In what could become a business school case study, the company’s number of service points increased from 300 to over 3,300, not by building its own bricks and mortar branches but by partnering with local business owners who act as DHL resellers.

Thousands of vendors – such as an electronics store in West Africa, a travel agent in East Africa and a small grocery shop in Southern Africa – now allow their customers to send DHL shipments alongside their normal offerings.

These small businesses benefit from commission on all DHL sales, an increase in foot traffic as well as being associated with a global brand.

“It’s really a win-win approach. We having given these small shop owners a unique business opportunity to grow their revenues and gain credibility by aligning themselves with an international brand. If they do well, we do well,” explains Sumesh Rahavendra, head of marketing for DHL Express Sub Saharan Africa.

The company is willing to partner with any entrepreneurial business that sees value in becoming a DHL reseller. All partners are provided with a complete branding kit and go through an extensive training programme to ensure compliance with DHL’s requirements and procedures.

DHL has also forged similar partnerships with larger companies such as mobile network operators, retail business centres, supermarkets and fuel retailers.

Not only is partnering with existing vendors more cost effective than building its own branches, it also brings DHL closer to its customers.

An entrepreneur in Ghana can send a sample to a client in the US from the same place he picks up his daily newspaper, whereas a mother in Mauritius is now able to ship a birthday gift to her son in France while her car is being filled up at the fuel station.

DHL also simplified its pricing and packaging options to fit in with the needs of its customers as opposed to the other way around.

To make people aware of its retail offering, the streets of Africa are often painted yellow and red through tactical advertising campaigns involving dancing, singing and special DHL giveaways.

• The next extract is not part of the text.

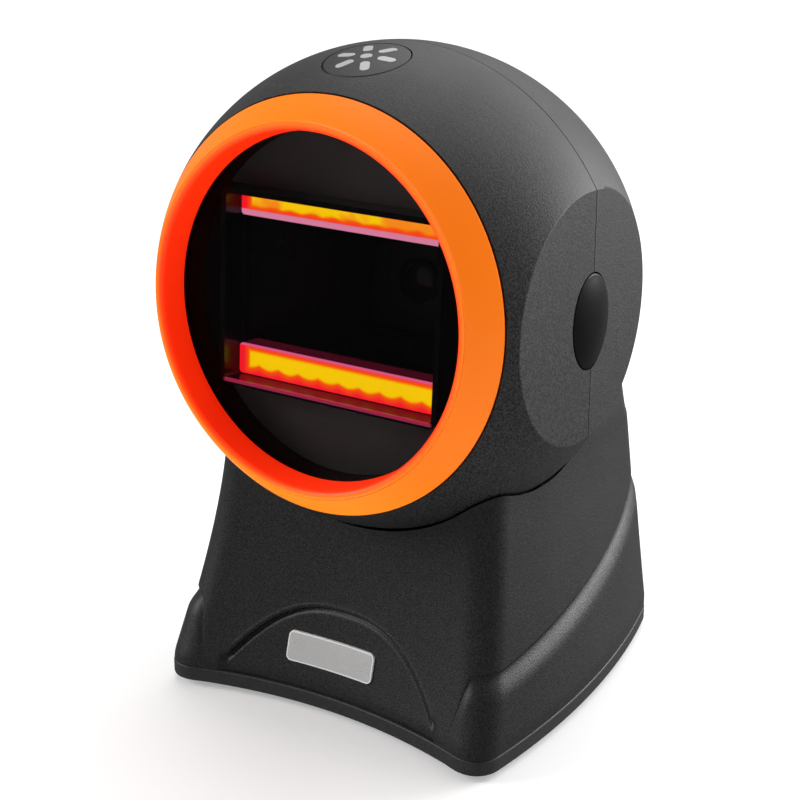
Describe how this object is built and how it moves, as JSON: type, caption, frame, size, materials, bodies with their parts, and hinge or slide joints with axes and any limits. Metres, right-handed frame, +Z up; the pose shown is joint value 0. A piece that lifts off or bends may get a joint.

“Through the passion and energy of our 4,000 employees across Sub Saharan Africa, we have changed the perception that DHL only caters for multinationals and big business. Our retail customers no longer have to sit in traffic to send a document or parcel, but can literally find a DHL service point right around the corner,” says Rahavendra.

“Perhaps most gratifying is the fact that we are empowering business owners and aspiring entrepreneurs across Africa with an additional opportunity to earn money and live better.”

He tells the story of a DHL reseller in Kenya whose mobile phone accessories shop is located right opposite a DHL corporate-owned store. When asked why customers would ship with her rather than go to the fully-branded DHL outlet, she said the average person relates much better with her shop, perceiving it to be affordable and less formal than the one across the road.

“In a continent like Africa, where the informal economy rules, a company’s retail strategy cannot revolve around high-end shopping malls. You have to operate on a level where customers can understand, feel and relate to your product. You really need to ensure that your brand connects to the average person on the street,” concludes Rahavendra.